The court here disagreed. “The California Legislature's decision to allow citizens to bring injunctive relief claims under the CLRA, UCL and FAL on behalf of the public is not inconsistent with the FAA. Notwithstanding Concepción, the Supreme Court previously acknowledged that ‘not ... all controversies implicating statutory rights are suitable for arbitration’” (citing Mitsubishi Motors Corp. v. Soler Chrysler-Plymouth, Inc., 473 U.S. 614, 627 (1985)). The California Supreme Court has held that "when the primary purpose and effect of a statutory remedy is not to compensate for an individual wrong but to prohibit and enjoin conduct injurious to the general public, i.e., when the plaintiff is acting authentically as a private attorney general, such a remedy may be inherently incompatible with arbitration." Individual plaintiffs don’t benefit from injunctive relief in consumer protection cases; the benefits accrue to the general public, making the CLRA plaintiff a bona fide private attorney general.
Though the capacity to withdraw statutory rights from the scope of arbitration agreements is generally a congressional prerogative, the Supreme Court has never held that a state legislature may not restrict a private arbitration agreement when it inherently conflicts with a public statutory purpose that transcends private interests.
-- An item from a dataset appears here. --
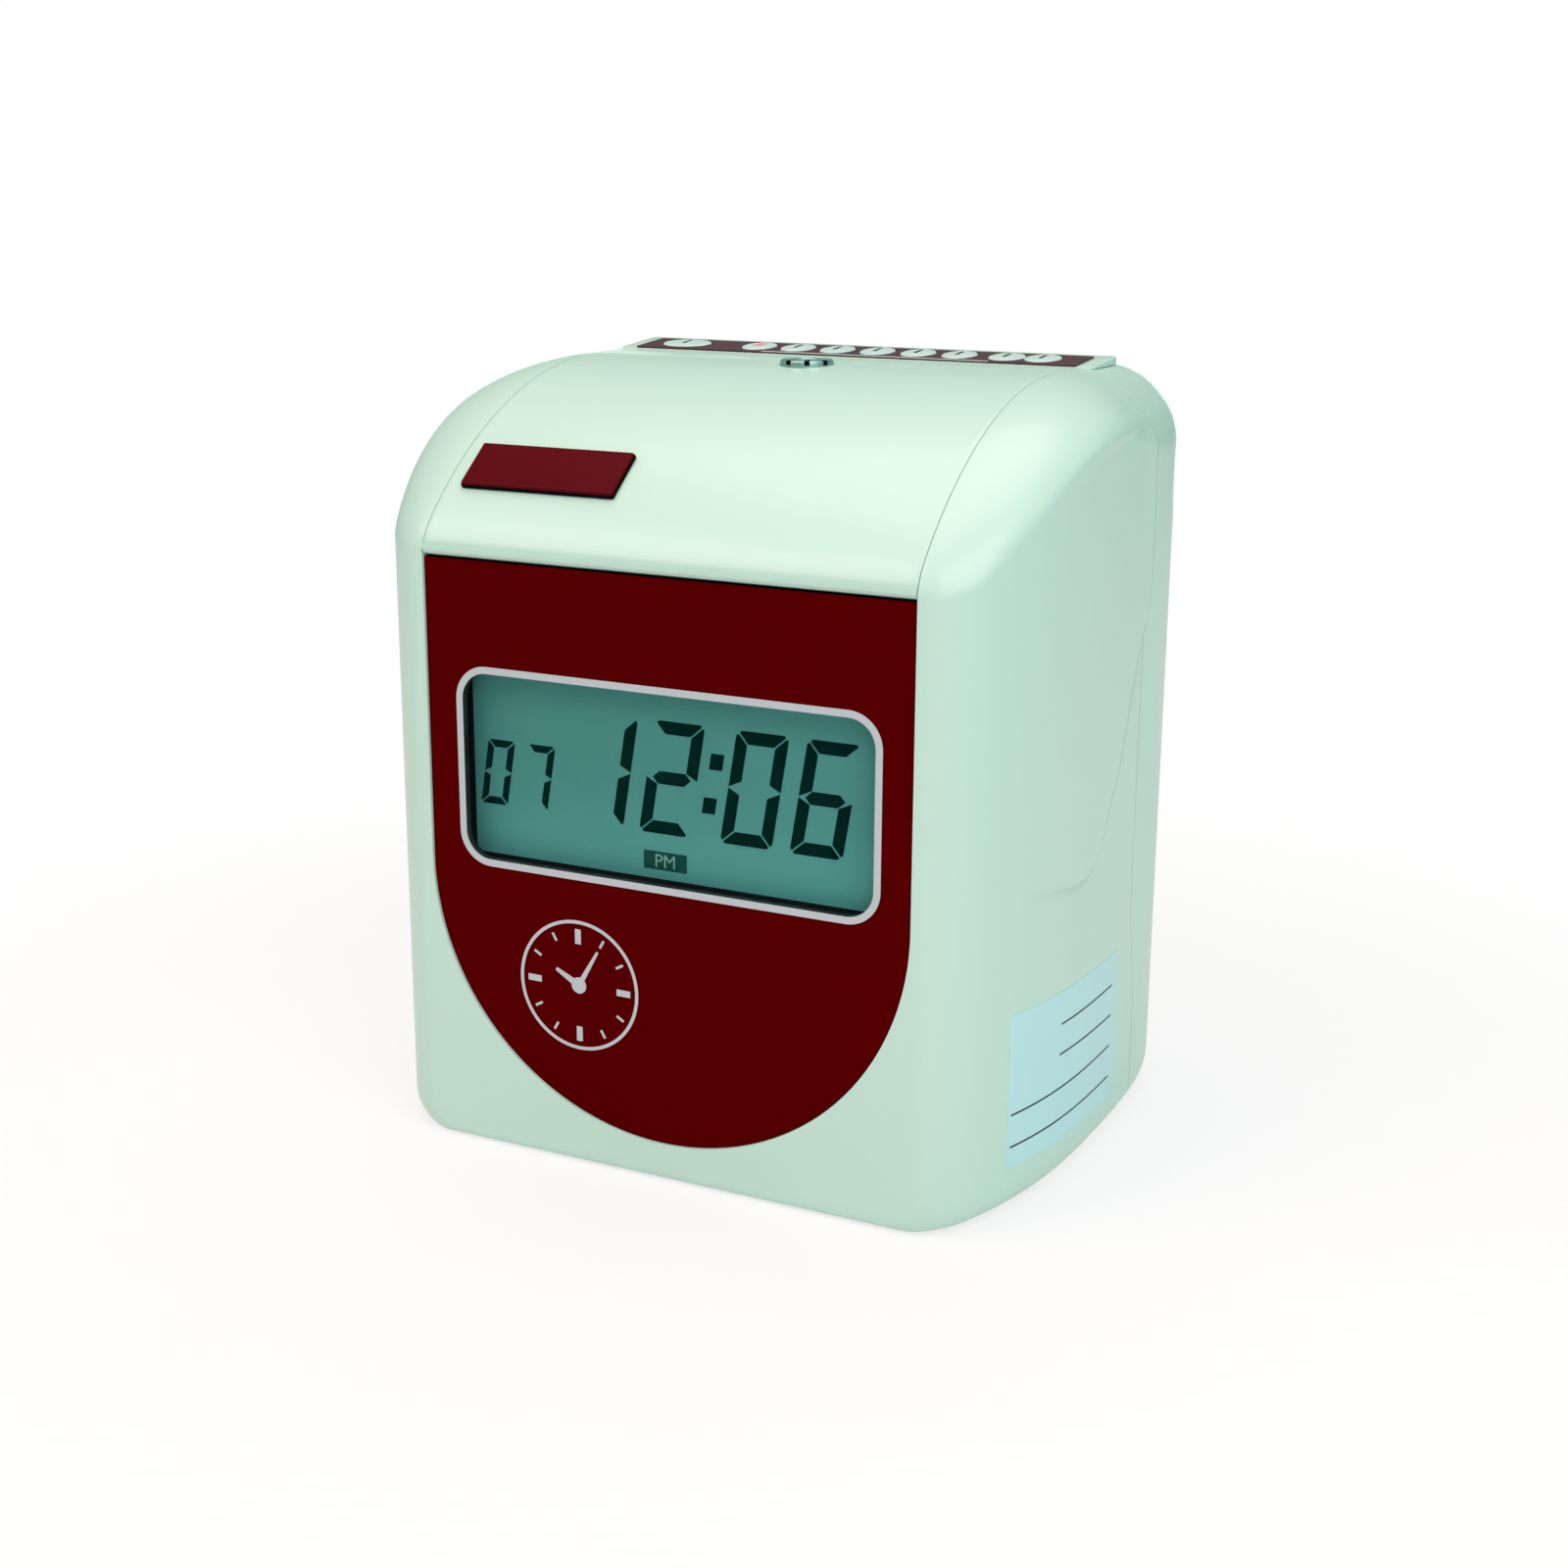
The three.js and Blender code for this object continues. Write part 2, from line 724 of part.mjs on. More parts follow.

Moreover, the FAA’s legislative history doesn’t suggest any contemplation of suppressing private AG actions. While state law can’t prohibit outright the arbitration of a particular type of claim, some injunctive relief claims may not be arbitrable under this framework, which asks whether legal constraints external to the parties’ agreements foreclose arbitration of the claims. “Because Plaintiffs' injunctive relief claims seek to enforce a public right, there is an inherent conflict with sending these claims to an arbitrator.”
As the court explained,
Defendants have identified an easy source of credit in federal student loans, including Title IV federal financial aid as well as military tuition assistance programs such as the Post-9/11 GI Bill. Defendants exploit a vulnerable consumer population by encouraging students to borrow amounts they will never be able to pay back, let alone ever discharge in bankruptcy, ruining the students' financial future for life. Defendants are able to tap into this easy source of credit, realize significant profits, and pass all of the down-side credit risk on to the students. Not only are the students harmed, but since the loans are federally guaranteed, U.S. taxpayers subsidize this scheme at the expense of the students and for the benefit of Defendants' bottom line.… Legal constraints such as the inability of arbitrators to enter an injunction affecting nonparties, as well as the inability to oversee injunctive remedies designed to protect the public as a whole create an inherent conflict and make arbitration unsuitable in this case.The rest of the claims were stayed pending arbitration, and the public injunctive relief claims proceeded.